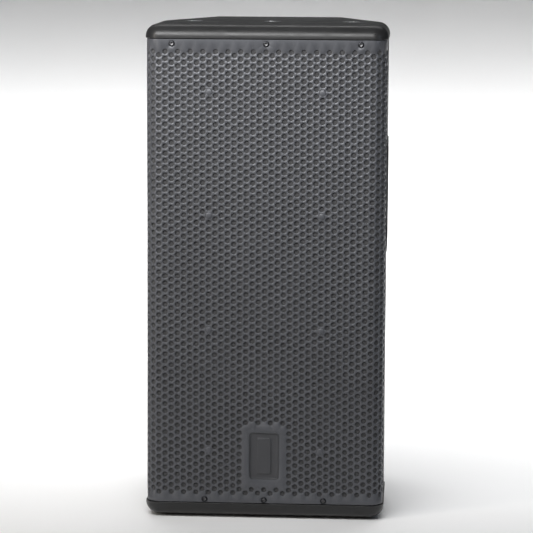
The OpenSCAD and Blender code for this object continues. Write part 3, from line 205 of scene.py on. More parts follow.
...
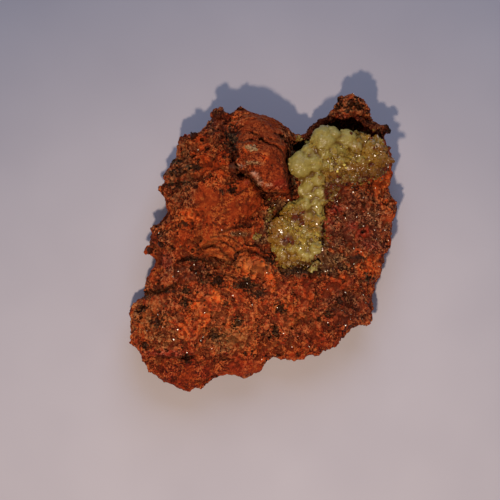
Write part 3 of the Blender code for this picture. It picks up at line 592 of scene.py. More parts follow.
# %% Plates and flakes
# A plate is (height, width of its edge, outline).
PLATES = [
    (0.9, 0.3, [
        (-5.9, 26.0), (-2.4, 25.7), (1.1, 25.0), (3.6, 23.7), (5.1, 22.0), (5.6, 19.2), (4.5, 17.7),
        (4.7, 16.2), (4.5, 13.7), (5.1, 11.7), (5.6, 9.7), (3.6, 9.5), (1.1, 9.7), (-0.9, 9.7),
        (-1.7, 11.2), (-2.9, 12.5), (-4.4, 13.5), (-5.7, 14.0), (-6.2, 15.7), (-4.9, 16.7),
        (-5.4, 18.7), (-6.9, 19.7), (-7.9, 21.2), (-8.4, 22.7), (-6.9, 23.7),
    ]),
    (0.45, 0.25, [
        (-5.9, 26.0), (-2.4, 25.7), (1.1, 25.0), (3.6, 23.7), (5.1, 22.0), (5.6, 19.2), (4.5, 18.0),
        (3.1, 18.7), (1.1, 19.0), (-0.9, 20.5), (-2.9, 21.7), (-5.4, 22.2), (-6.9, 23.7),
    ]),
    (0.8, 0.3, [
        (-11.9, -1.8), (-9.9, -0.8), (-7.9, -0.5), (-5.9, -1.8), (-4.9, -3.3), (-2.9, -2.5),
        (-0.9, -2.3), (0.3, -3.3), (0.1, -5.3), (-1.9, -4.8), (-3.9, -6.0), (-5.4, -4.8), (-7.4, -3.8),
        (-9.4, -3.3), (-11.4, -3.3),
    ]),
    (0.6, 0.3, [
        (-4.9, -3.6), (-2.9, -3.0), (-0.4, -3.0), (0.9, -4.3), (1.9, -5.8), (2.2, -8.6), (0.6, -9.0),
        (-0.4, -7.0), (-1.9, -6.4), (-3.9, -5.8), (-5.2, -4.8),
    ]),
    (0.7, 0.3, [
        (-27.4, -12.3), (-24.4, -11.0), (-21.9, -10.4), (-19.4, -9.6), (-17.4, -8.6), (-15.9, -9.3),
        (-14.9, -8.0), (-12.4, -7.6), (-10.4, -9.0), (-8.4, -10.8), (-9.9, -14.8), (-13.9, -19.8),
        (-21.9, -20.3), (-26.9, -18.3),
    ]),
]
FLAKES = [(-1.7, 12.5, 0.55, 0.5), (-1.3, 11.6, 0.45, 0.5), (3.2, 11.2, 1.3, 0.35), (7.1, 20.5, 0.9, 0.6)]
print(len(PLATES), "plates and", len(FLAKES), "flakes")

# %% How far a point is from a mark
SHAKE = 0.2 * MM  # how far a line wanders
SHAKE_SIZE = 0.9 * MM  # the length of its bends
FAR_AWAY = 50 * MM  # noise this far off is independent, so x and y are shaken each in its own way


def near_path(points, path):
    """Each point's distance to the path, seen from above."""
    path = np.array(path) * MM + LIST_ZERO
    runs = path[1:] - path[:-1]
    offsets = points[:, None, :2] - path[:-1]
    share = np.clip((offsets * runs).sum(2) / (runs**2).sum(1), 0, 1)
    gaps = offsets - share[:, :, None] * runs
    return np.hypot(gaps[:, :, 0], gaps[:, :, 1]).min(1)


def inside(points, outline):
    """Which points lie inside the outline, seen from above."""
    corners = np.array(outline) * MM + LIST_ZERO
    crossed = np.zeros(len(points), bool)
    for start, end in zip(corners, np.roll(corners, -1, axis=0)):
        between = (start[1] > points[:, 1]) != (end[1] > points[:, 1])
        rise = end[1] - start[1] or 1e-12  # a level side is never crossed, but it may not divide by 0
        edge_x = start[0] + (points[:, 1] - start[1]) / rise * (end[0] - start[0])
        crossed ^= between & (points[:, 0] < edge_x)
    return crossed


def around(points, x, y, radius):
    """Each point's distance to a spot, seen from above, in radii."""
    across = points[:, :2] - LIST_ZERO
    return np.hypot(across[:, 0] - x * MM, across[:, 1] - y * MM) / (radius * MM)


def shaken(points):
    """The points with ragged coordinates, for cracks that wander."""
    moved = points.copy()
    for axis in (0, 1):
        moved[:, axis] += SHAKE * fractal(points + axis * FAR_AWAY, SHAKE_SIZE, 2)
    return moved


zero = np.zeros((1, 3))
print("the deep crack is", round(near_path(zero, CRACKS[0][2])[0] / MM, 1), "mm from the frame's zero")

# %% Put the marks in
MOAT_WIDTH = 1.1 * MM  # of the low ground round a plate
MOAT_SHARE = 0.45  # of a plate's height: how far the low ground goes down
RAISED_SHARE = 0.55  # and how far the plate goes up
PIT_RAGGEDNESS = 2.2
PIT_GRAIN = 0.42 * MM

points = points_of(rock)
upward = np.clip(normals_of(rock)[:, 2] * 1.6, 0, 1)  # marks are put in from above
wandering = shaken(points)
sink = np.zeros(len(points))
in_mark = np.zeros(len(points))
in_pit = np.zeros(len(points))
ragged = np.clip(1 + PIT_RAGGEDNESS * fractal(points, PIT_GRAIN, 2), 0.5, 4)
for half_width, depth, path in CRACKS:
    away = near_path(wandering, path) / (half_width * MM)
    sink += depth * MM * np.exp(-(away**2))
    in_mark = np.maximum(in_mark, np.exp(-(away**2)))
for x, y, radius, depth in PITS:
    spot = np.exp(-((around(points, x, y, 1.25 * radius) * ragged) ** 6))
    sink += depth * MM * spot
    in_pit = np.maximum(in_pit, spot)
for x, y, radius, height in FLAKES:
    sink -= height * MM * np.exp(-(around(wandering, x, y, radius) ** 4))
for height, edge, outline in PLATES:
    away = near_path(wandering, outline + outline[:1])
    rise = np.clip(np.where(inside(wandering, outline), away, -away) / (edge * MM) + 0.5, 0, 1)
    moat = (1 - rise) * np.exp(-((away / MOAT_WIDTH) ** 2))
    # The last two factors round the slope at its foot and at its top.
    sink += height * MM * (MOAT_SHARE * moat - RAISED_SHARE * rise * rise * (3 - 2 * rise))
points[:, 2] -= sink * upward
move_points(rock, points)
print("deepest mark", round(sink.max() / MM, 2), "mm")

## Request
Scan the lines for the string "Blender". Copy out each line that matches.

## Expected output
The OpenSCAD and Blender code for this object continues. Write part 3, from line 205 of scene.py on. More parts follow.
Write part 3 of the Blender code for this picture. It picks up at line 592 of scene.py. More parts follow.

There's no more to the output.